FINE DELLA PARTE OGGETTIVA DELLA SERATA

La cena è piacevole, così come la chiacchierata di aperitivo da Patrizia. Parliamo, in ordine sparso, di cose come la Chiesa, l’entità  vetusta e demodè della Chiesa, l’intransigenza della Chiesa e l’ipotesi di curare le persone oggi con il Codice Hammurabi. Parliamo anche di come Hive conquisterà  il mondo, del fatto che forniamo un servizio socialmente utile, che i telegiornali dicono sempre che la società  non crea luoghi e occasioni che permettano ai giovani di esprimersi e invece noi facciamo esattamente questo, ossia creiamo un’illusione per tutti, ma in cui tutti credono, quindi funziona.
La pizza è buona, ma dopo mezza birra non riesco più a capire cosa sto mangiando. Patrizia nota con stupore l’ossessione ano-genitale di Giacomo, tutti ridiamo ma non otteniamo spiegazioni.
La serata si conclude con le seguenti ipotesi:
1- conquistare il mondo
2- prenderci tutti 4 mesi di tempo, ritrovarci a vivere insieme in un’enorme casa e finire le riprese di Philanthropy in 4 mesi e non in 4 anni
3- un montaggio grezzo del filmato del giorno da parte di Giacomo ENTRO SERA

Ci salutiamo e andiamo tutti via, tranne Rob che resta incastrato col filo dello yo yo nella porta d’ingresso di Patrizia e tutti pensiamo con malizia a chissà , perché in fondo siamo delle comari di paese. Dopo Philanthropy, Beautiful!

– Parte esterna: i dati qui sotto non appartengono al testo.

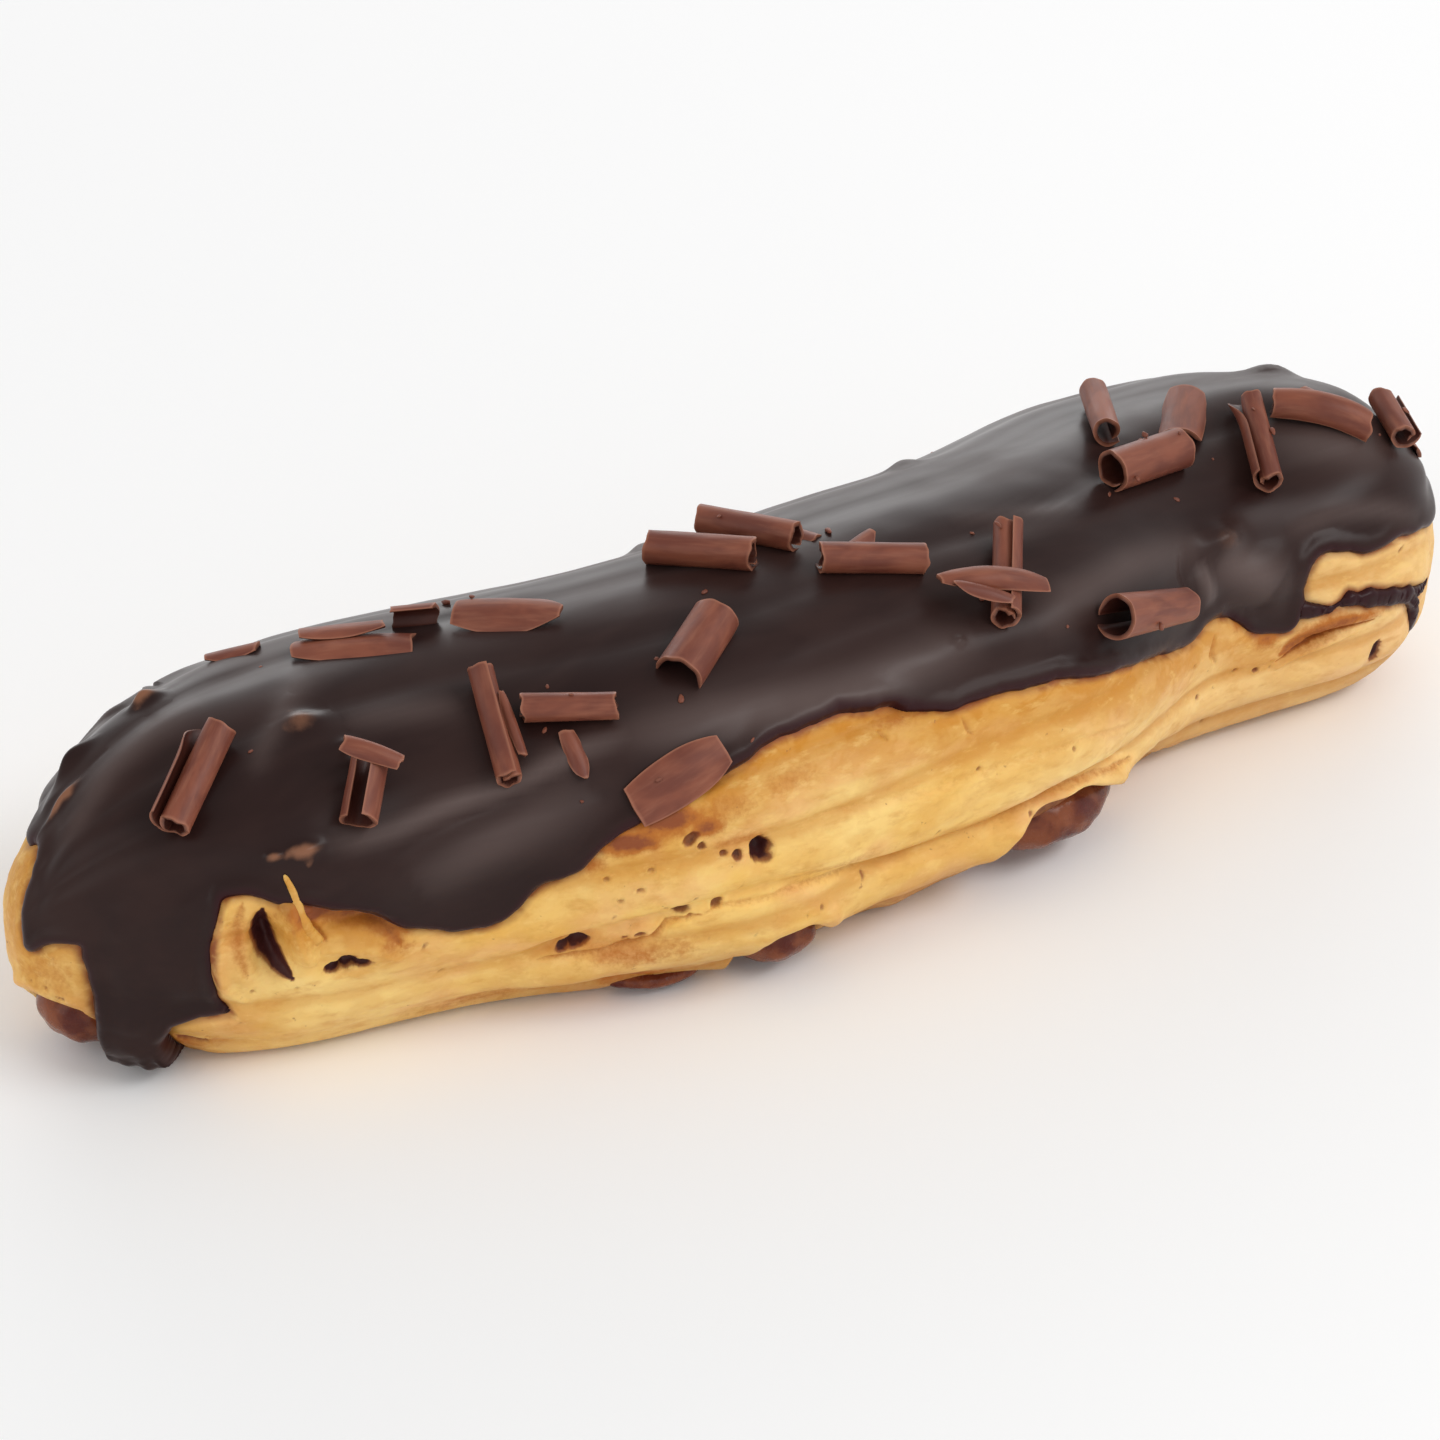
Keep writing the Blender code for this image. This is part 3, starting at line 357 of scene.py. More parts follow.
choux = {
    "cell": 0.49 * mm / fineness,
    "detailCuts": 2,               # the net is three times as fine near pits, grooves and openings
    # degrees: spans of the net round the eclair, and their step where it isn't the cell's
    "netSpans": ((46, 126, None), (126, 234, 4), (234, 314, None), (314, 406, 4)),
    "netRadius": 20 * mm,
    # the solid's net: degrees and count of the spans round the eclair, count of rings, lowest icing
    "solidSpans": ((54, 126, 15), (126, 234, 8), (234, 304, 10), (304, 414, 11)),
    "solidRings": 49,
    "solidLowest": 1.5 * mm,
    "nozzlePoints": 16,
    "lobeHeight": 0.45 * mm,
    "lobeMean": 0.65,
    "lobeSway": 0.5,
    "lobeSwayLength": 24 * mm,
    "lobeFade": 16 * mm,
    "lumps": ((0.55, 13, 1, 0),),  # mm, as rows of waves
    "fadeHeight": 2.5 * mm,
    # mm: place round the side, half length and height where the lobes are nearly smooth; and the share
    # that is taken off
    "calm": (-52, 15, 13, 0.75),
    "creaseDepth": 1.1 * mm,
    "creaseWidth": 0.9 * mm,
    "creaseFade": 8 * mm,
    "rollHeight": 0.7 * mm,
    "rollDrop": 4.2 * mm,
    "rollWidth": 2.2 * mm,
    # mm: place along the eclair, height of the crease
    "creaseLine": (
        (-38, 7.6), (-26, 10.6), (-16, 12.2), (-5, 10.6), (11, 9), (19, 10.6), (34, 7),
    ),
    # mm: place round the side, height, half length, half height, depth
    "dents": (
        (-58.6, 14.4, 1.6, 3.6, 1.5), (-55.2, 14.6, 1.8, 3.4, -0.7), (-60.8, 13.6, 1.2, 3.8, -0.5),
        (-51.2, 11.6, 2.4, 1, 0.8), (-31, 9, 2, 0.9, 0.7), (-14.5, 15.8, 1.3, 1.5, 0.9),
        (48, 9.8, 3, 1, -0.4), (55, 11.4, 5, 0.9, 0.6), (61.8, 7, 1, 1.6, 0.8), (130, 9, 2.4, 1.1, 0.8),
        (176, 10.5, 3, 1.3, 0.8), (205, 8, 2, 1.2, 0.7),
    ),
    # mm: place along; degrees: turn; half length, half turn and depth of a place that sags under the icing
    "sag": (64.5, -36, 7.5, 26, 1.7),
    "bed": 1.4 * mm,
    "bedStart": -1 * mm,
    "bedWidth": 3.5 * mm,
    # finer relief than the solid's, and how uneven pits, grooves, toasted patches and openings are
    "wrinkles": ((0.18, 4, 2.2, 11), (0.12, 1.7, 3, 11), (0.08, 0.9, 2, 11)),
    "crumbly": ((0.14, 0.9, 1, 23), (0.08, 0.4, 1, 29)),
    "torn": ((0.22, 0.8, 1, 37), (0.2, 0.35, 1, 41)),
    "patchy": ((0.9, 1.5, 1 / 0.6, 61), (0.5, 0.6, 1, 67)),
    "mouthWobble": ((0.06, 3.5, 1, 31),),
    # hollows. mm: place round the side, height, half length, half height, depth; then lean in degrees,
    # and how dark it is inside, as painted shade
    "pits": (
        (-52.4, 11.6, 0.8, 0.55, 0.7, 12, 1), (-51.2, 11.9, 0.8, 0.85, 0.8, 0, 1),
        (-49.9, 11.5, 0.9, 0.42, 0.6, -8, 0.95), (-30.6, 8.35, 1, 0.42, 0.6, 12, 0.95),
        (-31.7, 8.1, 0.7, 0.34, 0.5, 14, 0.9), (-14.5, 16, 1, 1.08, 1.2, 0, 1),
        (-16.9, 16.2, 0.5, 0.45, 0.6, 0, 0.7), (-18.2, 16.6, 0.35, 0.3, 0.4, 0, 0.5),
        (-21.1, 18.7, 0.8, 0.5, 0.5, 30, 0.62), (-20.2, 17.9, 0.4, 0.4, 0.4, 0, 0.5),
        (-67.3, 3.7, 1.7, 0.5, 0.9, -6, 0.8), (61.8, 7.2, 0.62, 1.1, 0.5, 8, 1),
        (45.3, 10, 0.25, 0.25, 0.35, 0, 0.5), (47.7, 9.3, 0.35, 0.28, 0.35, 0, 0.5),
        (38.2, 14, 0.25, 0.22, 0.3, 0, 0.35), (40.5, 8.9, 0.3, 0.25, 0.3, 0, 0.4),
        (43.9, 5.1, 0.25, 0.35, 0.3, 0, 0.4), (-22.2, 11.6, 0.8, 0.5, 0.55, -20, 0.62),
        (-18.9, 11.6, 0.6, 0.4, 0.5, 20, 0.55), (-25.5, 9.2, 0.5, 0.3, 0.4, 20, 0.5),
        (-28.4, 15.7, 0.35, 0.25, 0.25, 0, 0.3), (-25.7, 14.4, 0.4, 0.25, 0.25, 0, 0.32),
        (-27.4, 13.6, 0.3, 0.25, 0.25, 0, 0.3), (-24.6, 16.1, 0.3, 0.25, 0.25, 0, 0.28),
        (118, 9, 0.9, 0.4, 0.7, 10, 0.6), (121.5, 8.1, 0.4, 0.35, 0.4, 0, 0.5),
        (163, 13.8, 1.3, 0.5, 0.8, -8, 0.9), (165.2, 13.1, 0.4, 0.3, 0.4, 0, 0.6),
        (171.5, 10.2, 0.4, 0.35, 0.4, 0, 0.5), (198, 8.6, 1, 0.35, 0.6, 6, 0.55),
        (214, 15, 0.7, 0.9, 0.8, 0, 0.9), (216.2, 13.7, 0.4, 0.4, 0.4, 0, 0.6),
        (100, 7.2, 0.45, 0.7, 0.6, 10, 0.6), (-97, 9, 0.5, 0.6, 0.6, 0, 0.6),
    ),
    "pitEdge": (1.3, 0.9),         # where a pit ends, as a share of its size, and how softly
    "pitShade": (1.4, 0.75),
    "pitRim": (0.1, 1.4, 0.3),     # height in mm, place and width
    # grooves and ridges. mm: half width, depth (negative stands proud); how dark and how brown the
    # painted shade in it is; and the points that it runs through, place round the side and height
    "strokes": (
        (1.25, 1.9, 1, 0, ((-58.6, 17.9), (-59, 16.4), (-58.9, 14.9), (-58.3, 13.5), (-57.4, 12.2),
         (-56.2, 11.2))),
        (0.85, -0.7, 0, 0, ((-61.6, 19.2), (-63.2, 17.4), (-63.7, 15), (-63.7, 12.5), (-62.9, 10.3),
         (-60.6, 8.8))),
        (0.95, 0.6, 0, 0.38, ((-60.6, 18.8), (-61.4, 16.6), (-61.4, 13.9), (-60.6, 11.8))),
        (1.15, -1.4, 0, 0, ((-56.9, 19.2), (-55.8, 18.2), (-55.6, 16), (-55, 14), (-54, 12.6))),
        (0.45, 0.5, 0, 0.45, ((-54.6, 17.6), (-53.9, 15.8), (-52.8, 14.4))),
        (1.15, 0.9, 0, 0.75, ((-54.2, 17.4), (-51.5, 16.6), (-49, 15.8), (-47.4, 14.4), (-46.5, 12.8))),
        (0.7, -0.35, 0, 0, ((-54, 13.6), (-51, 13.5), (-48.4, 12.2), (-46.4, 11.2))),
        (0.32, 0.6, 0, 0.4, ((-34, 7.3), (-28.7, 7.4), (-26.3, 8.1), (-24.3, 9), (-23.3, 10.4),
         (-20.1, 10.9))),
        (0.35, 0.5, 0, 0.25, ((-20.1, 10.9), (-18.7, 11.4), (-14, 11), (-10.9, 11.1), (-6.6, 10.4),
         (-2.1, 9.8))),
        (0.4, 0.8, 0, 0.35, ((-2.1, 9.8), (4.8, 9.3), (11.6, 9.3), (18.2, 10.3), (24, 9.6), (30, 8))),
        (0.5, 0.3, 0, 0.12, ((-9, 17.9), (-3.4, 17.2), (3.3, 16.3), (10, 16), (15.6, 16), (21.6, 15.5),
         (29, 13.6))),
        (0.22, 0.3, 0, 0.3, ((7.4, 21.8), (7.9, 20.6), (8.6, 19.8))),
        (0.25, 0.35, 0, 0.3, ((-1.3, 23.2), (-0.6, 22.2))),
        (0.3, 0.5, 0, 0.25, ((41.8, 15.6), (41.2, 13.8), (42.2, 12.4))),
        (0.32, 0.9, 0.35, 0.9, ((50, 9.5), (51.3, 10.1), (53.9, 11), (57.1, 11.7), (60.2, 12))),
        (1.5, 0.2, 0, 0.8, ((50.4, 10.5), (52.6, 11.6), (55.3, 12.4), (58.5, 13))),
        (0.4, -0.5, 0, 0, ((49.6, 8.7), (52, 9.5), (55, 10.4), (59, 11))),
        (0.3, 0.6, 0.2, 0.6, ((126, 12), (132, 8.4), (140, 7.6), (149, 9.2))),
        (0.35, 0.8, 0.2, 0.6, ((158, 9), (168, 7.6), (178, 8.2), (188, 7))),
        (0.3, 0.5, 0, 0.5, ((186, 10.6), (194, 10.8), (204, 12.6))),
        (0.35, 0.6, 0.2, 0.5, ((82, 8.4), (90, 7.2), (98, 8.4), (104, 7.8))),
        (0.35, 0.6, 0, 0.5, ((-88, 12.4), (-94, 11.6), (-101, 12.8))),
    ),
    "strokeShade": (1.25, 0.7),
    # toasted patches, a few of them brown painted shade along creases. mm: place round the side, height, half length,
    # half height; and strength
    "toasts": (
        (-26.4, 19.2, 2.4, 1.1, 1.15), (-22.6, 20.6, 2.6, 1.2, 1.2), (-19.6, 19.6, 1.6, 1, 0.95),
        (-16.6, 17.6, 2.8, 0.7, 0.4), (-29.6, 17.4, 1.6, 0.8, 0.6), (-53.2, 17.6, 2.6, 1.3, 1.25),
        (-50, 16.4, 2.2, 0.9, 0.9), (-47, 14.2, 1.1, 1.6, 0.7), (-27.5, 3.2, 7, 0.9, 0.9),
        (-38, 2.2, 6, 0.8, 0.4), (-6, 12, 5, 0.5, 0.3), (48.6, 12.9, 1.6, 0.9, 0.8), (45, 15.4, 1, 0.8, 0.5),
        (-69, 3, 4, 1.2, 0.5), (52.2, 11, 1.8, 0.8, 0.6), (55.2, 12, 2.6, 0.8, 0.75),
        (58.6, 12.9, 2.4, 0.7, 0.6), (-10.8, 21.8, 2.6, 1.2, 0.3), (1, 23.6, 3, 0.9, 0.4),
        (128, 6, 7, 2, 0.5), (160, 14.5, 4, 1.4, 0.6), (184, 9, 5, 1.6, 0.4), (96, 8, 4, 2, 0.4),
        (-92, 9, 4, 2, 0.4), (210, 10, 5, 2, 0.4), (-25.5, 7.2, 5, 1.2, 0.42), (-18, 20.6, 3.5, 1.3, 0.35),
        (-79.5, 10.8, 3.5, 2.5, 0.24), (-84.5, 17.5, 2.2, 3, 0.2),
    ),
    # mm: place round the side; and how golden the choux is just under the icing there, 0 to 1
    "golden": (
        (-114, 0.6), (-92, 0.8), (-80, 0.75), (-70, 0.4), (-64, 0.3), (-59, 0.55), (-55, 1), (-48, 1),
        (-44, 0.5), (-38, 0.12), (-30, 0.3), (-25, 0.8), (-18, 1), (-8, 1), (6, 1), (20, 0.95), (38, 0.85),
        (46, 0.9), (51, 0.4), (60, 0.15), (72, 0.25), (90, 0.6), (120, 0.9), (150, 0.5), (180, 0.9),
        (224, 0.6),
    ),
    "goldenDrop": 7.6 * mm,
    # mm: place round the side; and how brown the choux is near its foot there, 0 to 1
    "footTan": (
        (-112, 0.6), (-82, 0.5), (-68, 0.6), (-60, 0.15), (-40, 0.15), (-30, 0.55), (-10, 0.7), (10, 0.8),
        (32, 0.8), (44, 0.35), (58, 0.3), (68, 0.6), (100, 0.7), (225, 0.7),
    ),
    "footHeight": (9 * mm, 2.5 * mm),
    "poreCount": 330,
    "poreSeed": 7,
    "poreSize": (0.1 * mm, 0.38 * mm),
    # where the filling oozes out. mm: place round the side, half length and height of the opening
    # and how far the choux is drawn back there
    "mouths": (
        (-80.8, 5.4, 8.2, 3), (-21, 6, 2.4, 1.1), (-10.7, 5, 7.6, 2.6), (20.2, 9.8, 9.6, 2.6),
        (159.7, 6.4, 6.6, 3),
    ),
    "mouthPower": 2.4,
    "mouthRim": 2 * mm,
    "mouthLip": 0.4 * mm,
    # mm: place round the side, half length, height and depth of stretches where the foot is drawn in
    "tucks": ((23.5, 17, 8, 1.6), (32.5, 4.5, 12, 1.6), (-3.2, 4.4, 9, 1.1), (-72, 5, 8, 0.8)),
}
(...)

A casa ci facciamo una doccia per scacciare via il nero del diavolo del demonio che ci si è incollato addosso e poi io mi metto a letto a fare l’imitazione di un tronchetto della felicità , con spalle, braccia e schiena bloccate in una morsa di dolore, mentre Giacomo, non so con quali forze, monta (porcoh) le scene del giorno. Mi addormento e nel dormiveglia ricordo solo un bacio all’arancia. Poi è mattina.